Nesilleri asılları belli olanların hayatları da ne kadar belli. “Aslı hu, nesli hu” diye boşuna dememiş gönül erleri. Allah onların himmetini, rahmetini ümmet-i Muhammed’in üstünden, içinde bizden de kaldırmasın. Rabbim kıyamete kadar oraları baki kılsın. Orada olanları da baki kılsın. İnsanlık o kazanın sönmesine fırsat vermesin. Tillo, alimlerin, hafızların yetiştiği bir belde olarak kıyamete kadar kalsın. Diliyorum ki ne ekmeği bitsin, ne ateşi sönsün. Orada kazan kaynadıkça İslam’ın ruhu yeşerecek, kalbi daima bizim için dua edecek. Biz de oradaki gönül erlerinin duasına katılabilmek için dua edelim. İnşallah Rabbim bize yol gösterenlerden de, bizi karşılayıp mutlu edenlerden, ağırlayanlardan da, ebediyyen, kıyamete kadar razı olsun.

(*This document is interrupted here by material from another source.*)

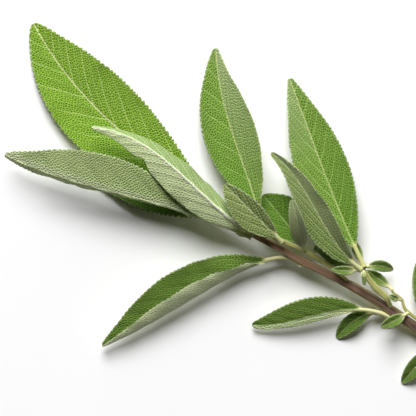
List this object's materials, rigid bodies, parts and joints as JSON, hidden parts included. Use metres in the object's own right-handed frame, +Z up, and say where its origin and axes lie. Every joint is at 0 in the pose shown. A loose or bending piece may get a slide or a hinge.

Dilerim herkes gider, görür. İnşallah o zaman ne demek istediğimi daha iyi anlayıp, haklıymış der. Belki şimdi uzaktan size öyle gelmez ama, içine gittiğiniz zaman az bile söylediğimi anlarsınız. Doğrusu bu tur beni çok mutlu mesut etmiştir. İnşallah beraberimdekiler de aynı duyguları yaşamışlardır. Allah günahlarımızı af, tövbelerimizi kabul, ziyaretimizi de inşallah makbul eylesin. Allaha emanet olun kardeşlerim, Allah sizden de bizden de inşallah razı olsun.